▶ _Your objective_: Would you quote the material below from its first line through the line containing "bpy.data.meshes.remove(mesh)", exactly and with both ends included?

═══ Recorded information ═══

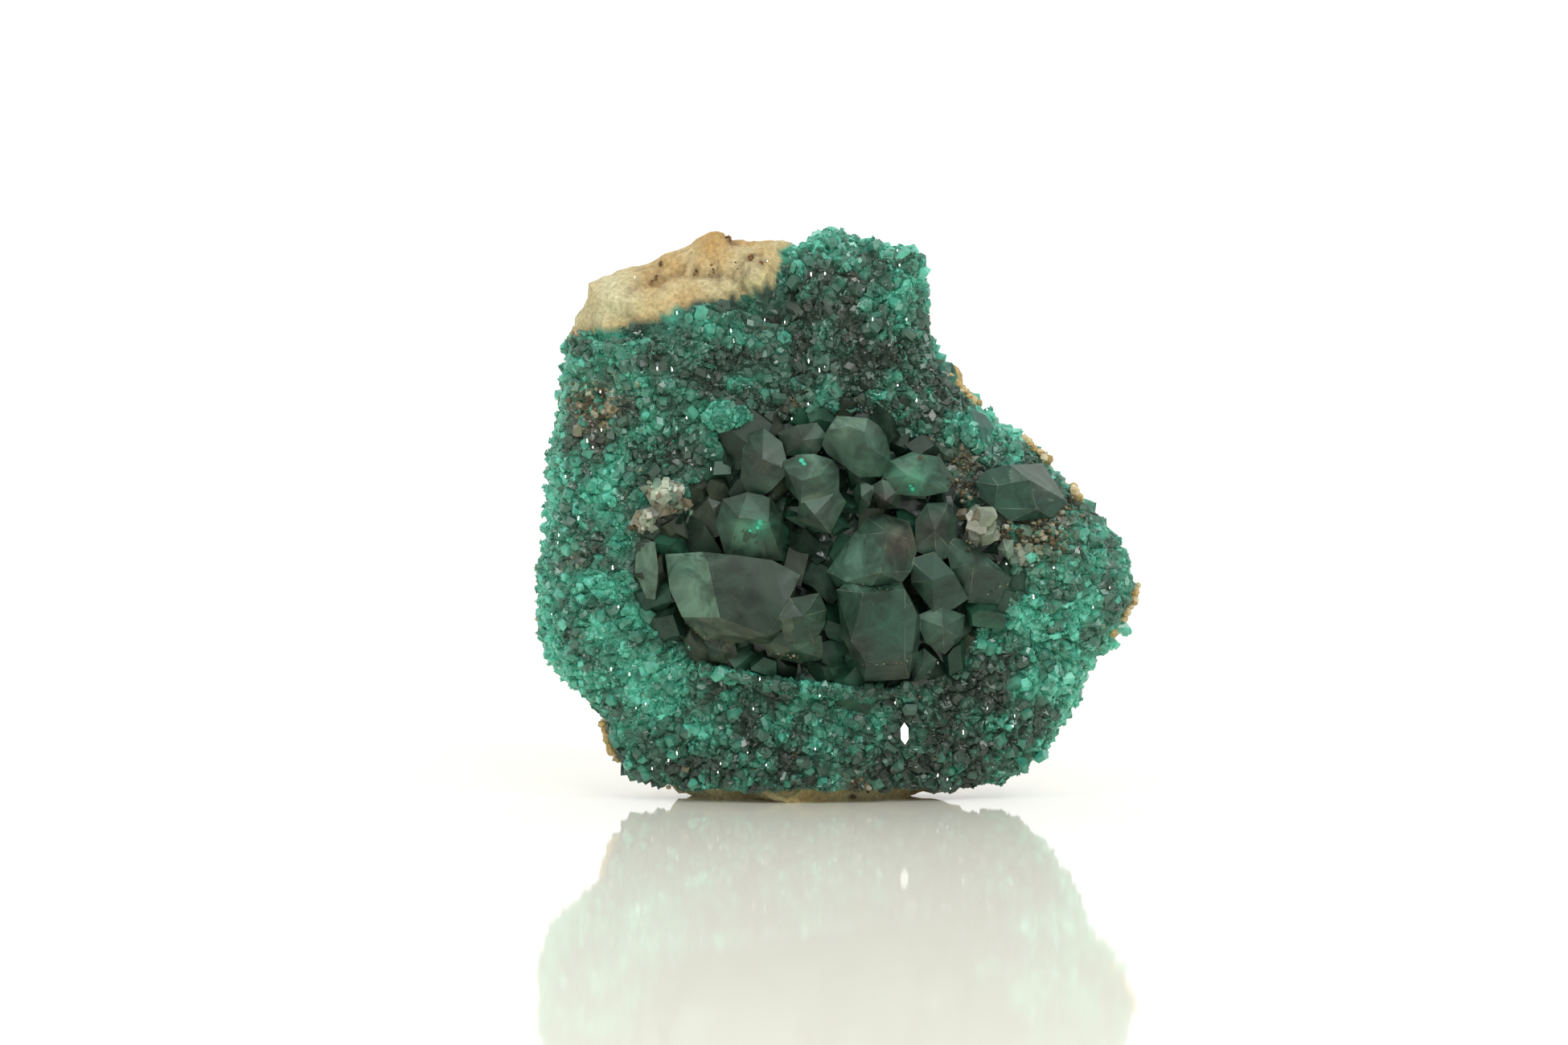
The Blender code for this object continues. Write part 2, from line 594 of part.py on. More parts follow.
def as_tool(bm, name):
    mesh = bpy.data.meshes.new(name)
    bm.to_mesh(mesh)
    bm.free()
    tool = bpy.data.objects.new(name, mesh)
    bpy.context.collection.objects.link(tool)
    tool.hide_render = True
    tool.display_type = "WIRE"
    return tool


def drop(tool):
    mesh = tool.data
    bpy.data.objects.remove(tool, do_unlink=True)
    bpy.data.meshes.remove(mesh)


def keep_main_body(made):
    """Drops splinters that a cut has parted from the crystal."""
    bm = bmesh.new()
    bm.from_mesh(made.data)
    bmesh.ops.remove_doubles(bm, verts=bm.verts, dist=0.00002)
    bmesh.ops.dissolve_degenerate(bm, edges=bm.edges, dist=0.00001)
    bodies = []
    left = set(bm.verts)
    while left:
        body = {left.pop()}
        front = list(body)
        while front:
            for edge in front.pop().link_edges:
                for other in edge.verts:
                    if other in left:
                        left.remove(other)
                        body.add(other)
                        front.append(other)
        bodies.append(body)
    bodies.sort(key=len)
    for body in bodies[:-1]:
        bmesh.ops.delete(bm, geom=list(body), context="VERTS")
    bmesh.ops.triangulate(bm, faces=bm.faces)
    bm.to_mesh(made.data)
    bm.free()


def crystal_group(name, members, neighbours, stone_tool, material):
    """Crystals grown together as one solid, parted from their neighbours and from the crust."""
    made = object_from(crystal_hull(members[0]), name, material)
    for corners in members[1:]:
        tool = as_tool(crystal_hull(corners), "member")
        cut_with(made, tool, "UNION")
        drop(tool)
    for corners in neighbours:
        tool = as_tool(crystal_hull(corners, CLEARANCE), "neighbour")
        cut_with(made, tool, "DIFFERENCE")
        drop(tool)
    cut_with(made, stone_tool, "DIFFERENCE")
    keep_main_body(made)
    return made


def stone_cutter(stone, under_crust):
    """The crust's outer face grown by the room to leave, closed by a cone to the heart."""
    bm, normals = open_skin(stone, under_crust)
    bm.normal_update()
    moved = [(vert, vert.co + vert.normal * ROOM) for vert in bm.verts]
    for vert, spot in moved:
        vert.co = spot
    heart = bm.verts.new((HEART_X, HEART_Y + 1.0, HEART_Z))
    for edge in [edge for edge in bm.edges if edge.is_boundary]:
        first, second = edge.verts
        if edge.link_loops[0].vert == first:
            first, second = second, first
        bm.faces.new([first, second, heart])
    bmesh.ops.scale(bm, vec=(MM, MM, MM), verts=bm.verts)
    return as_tool(bm, "stone_cutter")


def ledge_lip(crystals, stone_tool, material):
    """The thin lip below the large crystals, a bar of five-cornered section along its line."""
    bm = bmesh.new()
    rng = random.Random(5)
    stops = [LEDGE_LINE[0]]
    for start, end in zip(LEDGE_LINE, LEDGE_LINE[1:]):
        for step in range(1, LEDGE_STEPS + 1):
            stops.append(Vector(start).lerp(Vector(end), step / LEDGE_STEPS))
    rings = []
    for x, z, out in stops:
        skin = front_y(x, z)
        out = out * rng.uniform(0.75, 1.15)
        half = LEDGE_HALF_HEIGHT * rng.uniform(0.7, 1.3)
        z = z + rng.uniform(-0.15, 0.15)
        section = [
            (skin - out * 0.55, z + half), (skin - out, z + half * 0.3),
            (skin - out * 0.9, z - half * 0.6), (skin - out * 0.3, z - half * 1.5),
            (skin + ROOT_DEPTH, z - LEDGE_HALF_HEIGHT), (skin + ROOT_DEPTH, z + LEDGE_HALF_HEIGHT),
        ]
        rings.append([bm.verts.new(Vector((x, y, up)) * MM) for y, up in section])
    for one, two in zip(rings, rings[1:]):
        for i in range(len(one)):
            j = (i + 1) % len(one)
            bm.faces.new([one[i], one[j], two[j], two[i]])
    bm.faces.new(rings[0])
    bm.faces.new(rings[-1])
    bmesh.ops.triangulate(bm, faces=bm.faces)
    bmesh.ops.recalc_face_normals(bm, faces=bm.faces)
    made = object_from(bm, "ledge_lip", material)
    for corners in crystals:
        tool = as_tool(crystal_hull(corners, CLEARANCE), "neighbour")
        cut_with(made, tool, "DIFFERENCE")
        drop(tool)
    cut_with(made, stone_tool, "DIFFERENCE")
    keep_main_body(made)
    return made


def build():
    start_clean()
    tan = stone_material("tan rock", (0.62, 0.46, 0.27), 0.85)
    green = stone_material("green druse", (0.03, 0.26, 0.20), 0.35)
    dark = stone_material("dark dioptase", (0.03, 0.09, 0.07), 0.12, 0.3)
    teal = stone_material("teal dioptase", (0.05, 0.42, 0.34), 0.25, 0.2)
    pale = stone_material("pale calcite", (0.62, 0.66, 0.58), 0.3, 0.4)

    stone = stone_mesh()
    stone.faces.ensure_lookup_table()
    under_crust = {face.index for face in crust_faces(stone)}
    stone_tool = stone_cutter(stone, under_crust)

    upper = [TOP_CRYSTAL, CENTRE_CRYSTAL, CENTRE_POINT, UPPER_MIDDLE_CRYSTAL, UPPER_LEFT_CRYSTAL]
    upper += [UPPER_RIGHT_CRYSTAL, BROWN_CRYSTAL, SMALL_SHARD]
    left = [LEFT_GREAT_CRYSTAL, LEFT_UPPER_CRYSTAL, LEFT_HEX_CRYSTAL, LEFT_FOOT_CRYSTAL, LEFT_CORNER_CRYSTAL]
    right = [RIGHT_GREAT_CRYSTAL, RIGHT_TALL_CRYSTAL, RIGHT_MIDDLE_CRYSTAL, RIGHT_UPPER_CRYSTAL]
    right += [RIGHT_DARK_CRYSTAL, RIGHT_FOOT_CRYSTAL, RIGHT_CORNER_CRYSTAL]
    patch = [PALE_PATCH_UPPER, PALE_PATCH_LOWER]
    lobes = [TEAL_LOBE_LEFT, TEAL_LOBE_RIGHT]
    lower_left = [LEFT_FOOT_CRYSTAL, LEFT_CORNER_CRYSTAL, LEFT_GREAT_CRYSTAL]

    crystals = [
        crystal_group("upper_crystals", upper, [], stone_tool, dark),
        crystal_group("left_crystals", left, upper, stone_tool, dark),
        crystal_group("right_crystals", right, upper + left, stone_tool, dark),
        crystal_group("far_right_crystal", [FAR_RIGHT_CRYSTAL], right + [PALE_CRYSTAL], stone_tool, dark),
        crystal_group("left_blade", [LEFT_BLADE], [LEFT_GREAT_CRYSTAL] + patch, stone_tool, dark),
        crystal_group("teal_clump", lobes, [UPPER_LEFT_CRYSTAL], stone_tool, teal),
        crystal_group("teal_crystal", [TEAL_CRYSTAL], [], stone_tool, teal),
        crystal_group("pale_crystal", [PALE_CRYSTAL], right, stone_tool, pale),
        crystal_group("pale_shard", [PALE_SHARD], right + [PALE_CRYSTAL], stone_tool, pale),
        crystal_group("pale_patch", patch, [LEFT_GREAT_CRYSTAL], stone_tool, pale),
        ledge_lip(lower_left + [RIGHT_GREAT_CRYSTAL, RIGHT_CORNER_CRYSTAL], stone_tool, teal),
    ]
    drop(stone_tool)
    druse_crust(stone, under_crust, crystals, green)
    matrix_rock(stone, under_crust, tan)
    stone.free()


build()
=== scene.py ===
import math
import random

import bpy
import numpy as np
from mathutils import Matrix, Vector, noise
from mathutils.bvhtree import BVHTree
from mathutils.geometry import intersect_point_line


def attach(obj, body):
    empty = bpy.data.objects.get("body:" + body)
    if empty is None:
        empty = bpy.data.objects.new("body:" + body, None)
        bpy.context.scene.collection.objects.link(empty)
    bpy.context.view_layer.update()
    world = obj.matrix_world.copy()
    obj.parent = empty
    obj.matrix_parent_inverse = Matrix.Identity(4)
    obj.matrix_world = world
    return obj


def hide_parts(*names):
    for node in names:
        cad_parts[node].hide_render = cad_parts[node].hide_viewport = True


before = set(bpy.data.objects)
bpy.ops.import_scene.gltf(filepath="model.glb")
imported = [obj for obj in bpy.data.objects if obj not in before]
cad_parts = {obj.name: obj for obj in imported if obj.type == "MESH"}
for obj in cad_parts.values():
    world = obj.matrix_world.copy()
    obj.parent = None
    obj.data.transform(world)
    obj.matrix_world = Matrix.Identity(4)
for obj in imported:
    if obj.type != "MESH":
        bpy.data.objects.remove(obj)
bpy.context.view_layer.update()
mm = 0.001
print("frame loaded:", len(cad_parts), "nodes")

# Places are read off the 1950 by 1300 picture: one pixel is 0.0665 mm at the specimen's front,
# "middle" is the pixel column of x = 0 and "ground" the row of z = 0.
picture = {"wide": 1950, "high": 1300, "pixel": 0.0665 * mm, "middle": 975, "ground": 995}
heart = Vector((1.7, -0.8, 23.0)) * mm  # the middle of the stone
halfSquares = (625, 72, 576)  # the squares of the stone's half width, depth and height in millimetres


def spotAt(px, py):
    return (px - picture["middle"]) * picture["pixel"], (picture["ground"] - py) * picture["pixel"]


def pixelAt(spot):
    return picture["middle"] + spot.x / picture["pixel"], picture["ground"] - spot.z / picture["pixel"]


def pixelsAway(spot, px, py):
    x, z = spotAt(px, py)
    return math.hypot(spot.x - x, spot.z - z) / picture["pixel"]


def near(spot, px, py, reach):
    return math.exp(-(pixelsAway(spot, px, py) / reach) ** 2)


# Where the outline is drawn in or out to match the picture: pixel across and down, reach, and the move
# across and down in pixels
outlineMoves = [
    (1120, 306, 36, 25, -8), (1180, 412, 44, -21, 4), (1252, 518, 32, -9, 11), (1312, 586, 34, -6, 6),
    (1372, 838, 34, -13, 0), (784, 968, 28, -12, 5), (886, 302, 24, 0, -9), (1060, 285, 26, 0, 3),
    (672, 640, 40, 4, 0),
]


def evened(spot):
    moved = Vector(spot)
    for px, py, reach, across, down in outlineMoves:
        moved += Vector((across, 0, -down)) * picture["pixel"] * near(spot, px, py, reach)
    return moved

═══

▶ _Solution_:
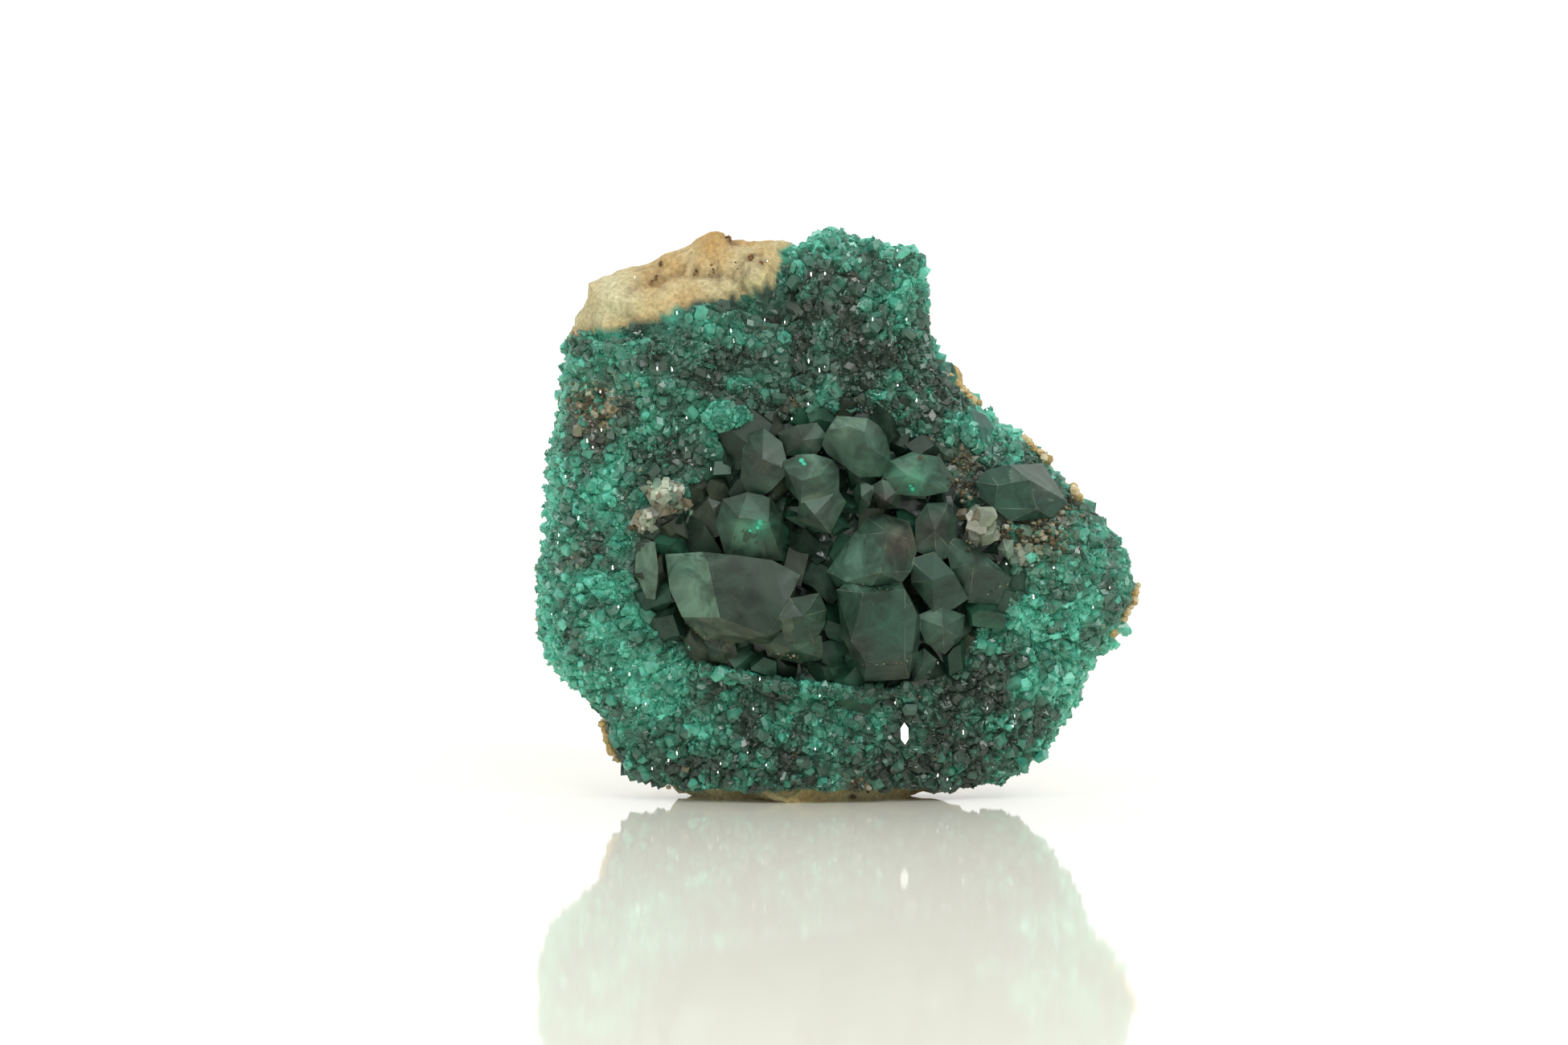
The Blender code for this object continues. Write part 2, from line 594 of part.py on. More parts follow.
def as_tool(bm, name):
    mesh = bpy.data.meshes.new(name)
    bm.to_mesh(mesh)
    bm.free()
    tool = bpy.data.objects.new(name, mesh)
    bpy.context.collection.objects.link(tool)
    tool.hide_render = True
    tool.display_type = "WIRE"
    return tool


def drop(tool):
    mesh = tool.data
    bpy.data.objects.remove(tool, do_unlink=True)
    bpy.data.meshes.remove(mesh)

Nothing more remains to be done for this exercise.